The early literature of the Anglo-Saxon period mostly took the form of lengthy epic poems praising the deeds of heroic warriors. These poems reflected the reality of life at this time, which was often brutal. However, the context in which these poems were delivered was certainly not grim. In the great mead halls of kings and nobles, Anglo-Saxons would gather on special occasions to celebrate in style.  

Later, as Christianity spread through Britain, literacy spread too, and poems were more likely to be recorded. In this age before printing presses, however, manuscripts had to be written out by hand, copied slowly and laboriously by scribes. Thus, only a fraction of Anglo-Saxon poetry has survived, in manuscripts produced centuries after the poems were originally composed. The most famous survivor is the epic Beowulf, about a legendary hero of the northern European past. In more than 3,000 lines, Beowulf relates the tale of a heroic warrior who battles monsters and dragons to protect the people. Yet Beowulf, while performing superhuman deeds, is not immortal. His death comes from wounds incurred in his final, great fight.

While epics such as Beowulf gave Anglo-Saxons a taste of glory, scops also sang shorter, lyric poems, such as “The Seafarer,” that reflected a more everyday reality.

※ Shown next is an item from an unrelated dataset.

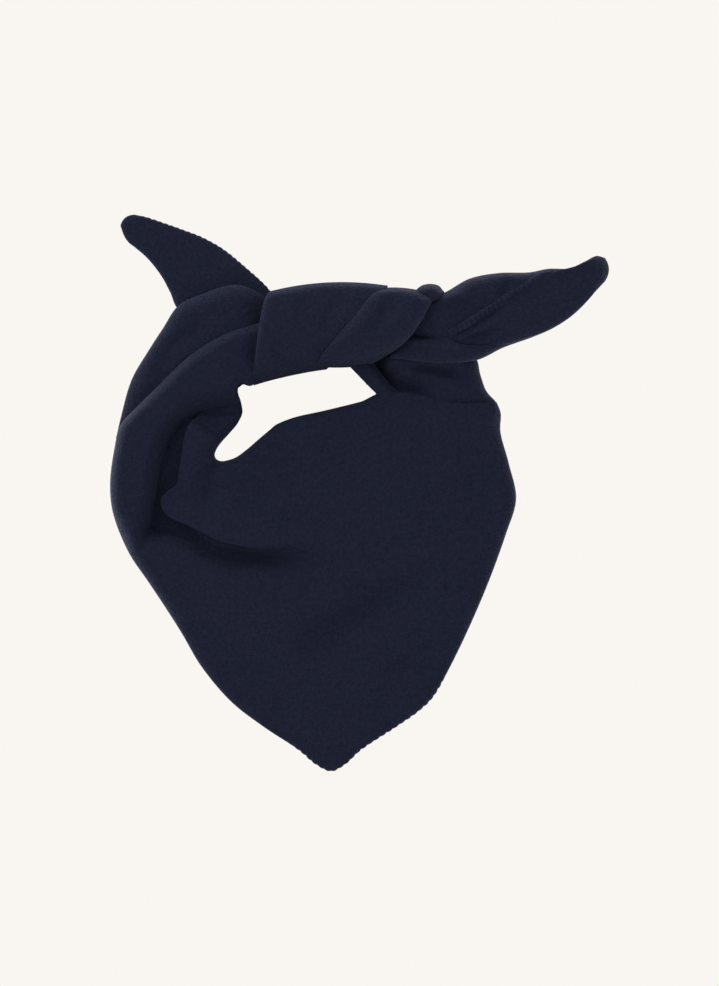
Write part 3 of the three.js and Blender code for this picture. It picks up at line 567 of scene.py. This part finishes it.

There are four major manuscripts:

The Junius manuscript, also known as the Caedmon manuscript, which is an illustrated poetic anthology.

The Exeter Book, also an anthology, located in the Exeter Cathedral since it was donated there in the 11th century.

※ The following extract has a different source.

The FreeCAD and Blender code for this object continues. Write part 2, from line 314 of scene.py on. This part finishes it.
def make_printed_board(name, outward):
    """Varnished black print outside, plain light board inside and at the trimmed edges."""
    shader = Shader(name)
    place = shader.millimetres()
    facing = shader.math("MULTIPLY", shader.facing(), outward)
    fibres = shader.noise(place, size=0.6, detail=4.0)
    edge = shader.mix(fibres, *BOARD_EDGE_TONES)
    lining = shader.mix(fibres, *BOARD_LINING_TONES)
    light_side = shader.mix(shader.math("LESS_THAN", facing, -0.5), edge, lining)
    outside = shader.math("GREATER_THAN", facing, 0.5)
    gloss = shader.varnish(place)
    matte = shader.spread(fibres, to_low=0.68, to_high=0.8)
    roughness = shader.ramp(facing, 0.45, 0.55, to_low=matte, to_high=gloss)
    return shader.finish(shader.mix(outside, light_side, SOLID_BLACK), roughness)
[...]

The Vercelli Book, a mix of poetry and prose; it is not known how it came to be in Vercelli.

The Nowell Codex, also a mixture of poetry and prose. This is the manuscript that contains Beowulf.

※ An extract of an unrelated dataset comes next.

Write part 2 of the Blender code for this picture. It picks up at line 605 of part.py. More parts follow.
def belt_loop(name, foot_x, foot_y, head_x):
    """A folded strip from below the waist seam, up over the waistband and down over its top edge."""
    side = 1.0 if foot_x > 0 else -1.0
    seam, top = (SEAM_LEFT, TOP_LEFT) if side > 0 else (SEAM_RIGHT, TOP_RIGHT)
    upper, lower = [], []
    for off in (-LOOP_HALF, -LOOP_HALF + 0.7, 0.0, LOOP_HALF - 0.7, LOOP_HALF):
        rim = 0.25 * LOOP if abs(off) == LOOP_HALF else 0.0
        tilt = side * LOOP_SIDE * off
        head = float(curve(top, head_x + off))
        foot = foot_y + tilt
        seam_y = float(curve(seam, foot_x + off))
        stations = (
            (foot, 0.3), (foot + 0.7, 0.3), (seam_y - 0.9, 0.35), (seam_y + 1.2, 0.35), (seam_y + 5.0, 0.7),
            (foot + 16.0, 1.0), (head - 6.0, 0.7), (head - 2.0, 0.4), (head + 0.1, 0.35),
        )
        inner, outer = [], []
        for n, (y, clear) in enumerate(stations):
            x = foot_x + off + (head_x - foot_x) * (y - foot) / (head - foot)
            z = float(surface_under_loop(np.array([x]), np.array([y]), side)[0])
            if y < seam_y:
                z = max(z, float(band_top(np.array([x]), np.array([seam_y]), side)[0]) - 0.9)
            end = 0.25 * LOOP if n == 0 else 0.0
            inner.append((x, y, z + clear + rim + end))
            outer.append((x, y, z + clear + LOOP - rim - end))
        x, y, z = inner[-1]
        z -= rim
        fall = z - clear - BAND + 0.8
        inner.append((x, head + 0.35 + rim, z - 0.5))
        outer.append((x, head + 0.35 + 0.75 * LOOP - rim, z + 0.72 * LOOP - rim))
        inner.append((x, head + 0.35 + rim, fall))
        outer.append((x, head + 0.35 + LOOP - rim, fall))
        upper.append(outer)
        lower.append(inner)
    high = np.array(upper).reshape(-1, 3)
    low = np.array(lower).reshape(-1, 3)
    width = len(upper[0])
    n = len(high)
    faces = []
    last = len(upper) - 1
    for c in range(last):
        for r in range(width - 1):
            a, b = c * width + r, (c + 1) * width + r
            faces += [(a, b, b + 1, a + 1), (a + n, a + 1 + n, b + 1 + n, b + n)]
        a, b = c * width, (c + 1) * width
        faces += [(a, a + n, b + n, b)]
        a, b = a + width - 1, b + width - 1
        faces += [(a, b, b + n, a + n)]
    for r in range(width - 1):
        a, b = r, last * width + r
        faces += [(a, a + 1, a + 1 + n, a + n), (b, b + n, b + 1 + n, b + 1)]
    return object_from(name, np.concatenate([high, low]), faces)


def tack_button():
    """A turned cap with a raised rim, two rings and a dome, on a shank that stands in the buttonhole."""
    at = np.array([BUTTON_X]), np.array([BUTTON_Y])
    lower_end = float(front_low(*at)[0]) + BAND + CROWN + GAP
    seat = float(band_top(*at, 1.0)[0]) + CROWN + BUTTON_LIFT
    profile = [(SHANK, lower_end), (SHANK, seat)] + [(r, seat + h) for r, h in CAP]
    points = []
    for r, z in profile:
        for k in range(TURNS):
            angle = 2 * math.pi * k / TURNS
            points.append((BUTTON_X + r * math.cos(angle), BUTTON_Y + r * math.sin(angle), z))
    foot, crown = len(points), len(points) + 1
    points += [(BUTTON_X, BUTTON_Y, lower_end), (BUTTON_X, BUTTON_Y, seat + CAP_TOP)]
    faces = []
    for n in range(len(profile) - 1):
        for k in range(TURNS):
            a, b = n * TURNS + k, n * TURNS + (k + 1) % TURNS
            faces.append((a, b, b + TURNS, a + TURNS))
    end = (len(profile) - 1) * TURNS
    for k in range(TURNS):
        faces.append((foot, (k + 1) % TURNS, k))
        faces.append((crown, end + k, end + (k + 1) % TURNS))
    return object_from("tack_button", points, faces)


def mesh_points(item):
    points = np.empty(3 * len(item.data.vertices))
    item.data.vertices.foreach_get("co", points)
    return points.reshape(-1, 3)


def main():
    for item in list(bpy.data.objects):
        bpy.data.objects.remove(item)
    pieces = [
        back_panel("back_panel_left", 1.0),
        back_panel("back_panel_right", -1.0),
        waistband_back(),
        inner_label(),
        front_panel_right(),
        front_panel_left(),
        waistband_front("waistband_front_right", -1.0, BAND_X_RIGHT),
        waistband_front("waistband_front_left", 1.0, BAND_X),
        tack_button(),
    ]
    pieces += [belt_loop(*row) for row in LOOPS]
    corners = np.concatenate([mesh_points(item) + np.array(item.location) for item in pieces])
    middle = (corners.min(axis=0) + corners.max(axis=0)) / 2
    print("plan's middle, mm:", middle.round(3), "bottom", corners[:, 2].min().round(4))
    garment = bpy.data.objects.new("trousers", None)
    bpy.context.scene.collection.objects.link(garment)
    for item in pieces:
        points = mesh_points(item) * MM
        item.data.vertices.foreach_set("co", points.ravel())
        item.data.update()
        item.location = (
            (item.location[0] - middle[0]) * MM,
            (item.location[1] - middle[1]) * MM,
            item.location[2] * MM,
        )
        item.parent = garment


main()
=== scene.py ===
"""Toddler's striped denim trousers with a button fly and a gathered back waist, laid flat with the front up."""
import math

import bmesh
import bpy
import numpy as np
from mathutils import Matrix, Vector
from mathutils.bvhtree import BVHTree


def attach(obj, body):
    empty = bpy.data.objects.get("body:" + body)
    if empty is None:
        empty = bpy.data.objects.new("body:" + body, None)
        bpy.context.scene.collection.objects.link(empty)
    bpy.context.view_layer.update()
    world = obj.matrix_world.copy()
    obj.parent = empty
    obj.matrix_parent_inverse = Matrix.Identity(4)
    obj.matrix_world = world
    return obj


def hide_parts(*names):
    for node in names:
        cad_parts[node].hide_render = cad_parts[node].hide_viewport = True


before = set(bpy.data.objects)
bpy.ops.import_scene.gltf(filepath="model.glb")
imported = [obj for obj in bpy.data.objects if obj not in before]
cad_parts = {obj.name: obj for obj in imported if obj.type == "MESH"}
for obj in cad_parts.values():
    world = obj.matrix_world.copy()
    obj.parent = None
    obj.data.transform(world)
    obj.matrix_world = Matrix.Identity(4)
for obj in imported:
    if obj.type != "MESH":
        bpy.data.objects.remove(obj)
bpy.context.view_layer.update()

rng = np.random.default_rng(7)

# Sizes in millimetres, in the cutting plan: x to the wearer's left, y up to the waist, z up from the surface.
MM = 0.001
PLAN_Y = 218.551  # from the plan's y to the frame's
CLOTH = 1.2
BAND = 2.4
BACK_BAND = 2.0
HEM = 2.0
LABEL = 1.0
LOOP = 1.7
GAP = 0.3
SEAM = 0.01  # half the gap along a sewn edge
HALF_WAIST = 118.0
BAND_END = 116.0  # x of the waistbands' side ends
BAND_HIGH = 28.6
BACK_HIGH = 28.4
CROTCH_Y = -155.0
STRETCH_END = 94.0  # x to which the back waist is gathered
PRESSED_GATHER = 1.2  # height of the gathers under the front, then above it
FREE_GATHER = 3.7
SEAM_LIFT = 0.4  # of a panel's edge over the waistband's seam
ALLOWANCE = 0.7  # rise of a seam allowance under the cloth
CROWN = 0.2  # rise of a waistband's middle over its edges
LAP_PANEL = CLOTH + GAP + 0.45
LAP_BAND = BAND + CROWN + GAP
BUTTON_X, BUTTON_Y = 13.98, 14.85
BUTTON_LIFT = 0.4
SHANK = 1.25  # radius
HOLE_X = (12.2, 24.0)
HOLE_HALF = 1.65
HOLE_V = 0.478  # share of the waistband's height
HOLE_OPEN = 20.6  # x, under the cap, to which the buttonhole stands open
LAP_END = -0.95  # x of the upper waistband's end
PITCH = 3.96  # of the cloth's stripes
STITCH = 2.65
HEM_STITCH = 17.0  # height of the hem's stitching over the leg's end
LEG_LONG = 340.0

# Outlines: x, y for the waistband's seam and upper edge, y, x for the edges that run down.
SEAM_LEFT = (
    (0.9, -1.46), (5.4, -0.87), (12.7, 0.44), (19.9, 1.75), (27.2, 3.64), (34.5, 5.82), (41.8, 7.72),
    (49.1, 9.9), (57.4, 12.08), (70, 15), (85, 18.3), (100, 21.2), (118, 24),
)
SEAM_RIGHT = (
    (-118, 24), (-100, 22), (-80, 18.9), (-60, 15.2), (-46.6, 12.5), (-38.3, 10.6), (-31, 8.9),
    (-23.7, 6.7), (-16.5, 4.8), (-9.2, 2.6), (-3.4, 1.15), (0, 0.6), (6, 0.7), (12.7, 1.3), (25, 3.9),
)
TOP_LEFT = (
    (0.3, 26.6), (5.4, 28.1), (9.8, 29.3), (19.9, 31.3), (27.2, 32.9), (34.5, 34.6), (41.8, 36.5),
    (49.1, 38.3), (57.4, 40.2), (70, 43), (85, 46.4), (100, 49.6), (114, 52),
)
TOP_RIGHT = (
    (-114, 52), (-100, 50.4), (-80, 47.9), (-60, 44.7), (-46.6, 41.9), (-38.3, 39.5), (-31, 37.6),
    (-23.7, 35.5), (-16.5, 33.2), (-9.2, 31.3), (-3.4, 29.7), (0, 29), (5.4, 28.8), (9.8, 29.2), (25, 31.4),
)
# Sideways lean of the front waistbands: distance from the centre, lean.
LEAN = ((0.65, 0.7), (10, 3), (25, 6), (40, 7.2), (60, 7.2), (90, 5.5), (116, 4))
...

A manuscript known as the Exeter Book contains many of the surviving Anglo-Saxon lyrics, including more than 90 riddles, such as this one: Wonder was on the wave, when water became bone. Answer: an iceberg.

"Development of Middle English Prose and Verse"

 - The Norman conquest, Anglo-French language, French cultural domination of Europe, French as the courtly language, west Saxon dialect

In 1066, the Duke of Normandy, the famous William, "the Conqueror" defeated King Harold of England in the Battle of Hastings.

 

William was crowned King of England and a Norman Kingdom was established.

 

Norman Conquest is the dividing line between the Old Anglo Saxon England and the new Anglo-Norman England.

  

The Normans spoke an early form of French, which quickly became the ‘official’ language of England, overtaking the native language for governmental administration and legal matters.

 

But the Normans and the English had to communicate somehow, and their struggles to speak changed the English language.

 

A French speaking ruling caste on England, results that the Anglo-French language developed as the literary language of highest social classes for more than 2½ centuries.

 

Anglo-Norman French became the language of the kings and nobility of England for more than 300 years.

 

French became the language of the affairs of government, court, the church, the army, and education where the newly adopted French words often substituted their former English counterparts.

 

Anglo Saxon (rapidly developing into that stage of English language known as Middle English) was for a period relegated to the lower classes. English remained the language of the vast majority of the people in England.

 

New French vocabulary was introduced to Old English, and the English grammar gradually became simplified as the Normans struggled with it. The Normans leave over 10,000 words to English.

 

As well as French and English, Latin was also an important language in the Middle Ages. It was used for some government business, for education and during religious worship in church.

 

When King John lost Normandy in the years following 1200, the links to the French speaking community subsided.

 

English then slowly started to gain more weight as a common tongue within England again.

 

A hundred years later, English was again spoken by representatives of all social classes, this new version of the English language being strikingly different, of course, from the Old English used prior to the Norman invasion.

 

Literature

 

        Having come from so many different places, that the Anglo-Saxons spoke an array of dialects. Although there was no real “standard” form of  Old English, toward the end of the period, King Alfred of Wessex addressed this educational lack with a large scale translation project and book production program.

 

At his behest, a number of important scholarly and religious works were translated into in the Late West Saxon dialect from Latin. King Alfred’s translations of Boethius and Augustine survive only in 12th-century manuscripts.

 

   After the Norman Conquest, many Anglo-Saxon nobles were dispossessed and a new French-speaking (Anglo-Norman, technically) aristocracy came to power. Ofcourse these cultural shifts did not occur in all places overnight.

 

However, over time, the Norman nobles cultivated a taste for continental styles of literature such as Courtly Love, Romance, and the matter of Arthur, while older fashions, such as Germanic/Heroic literature, fell into disuse.

 

Later in this period, speakers saw the rise of a more standard form of English, based primarily upon the dialects of London. Meanwhile, many authors wrote in French because it was the prestige language of the court, such as Marie de France (Lays and Fables) and Wace (Brut).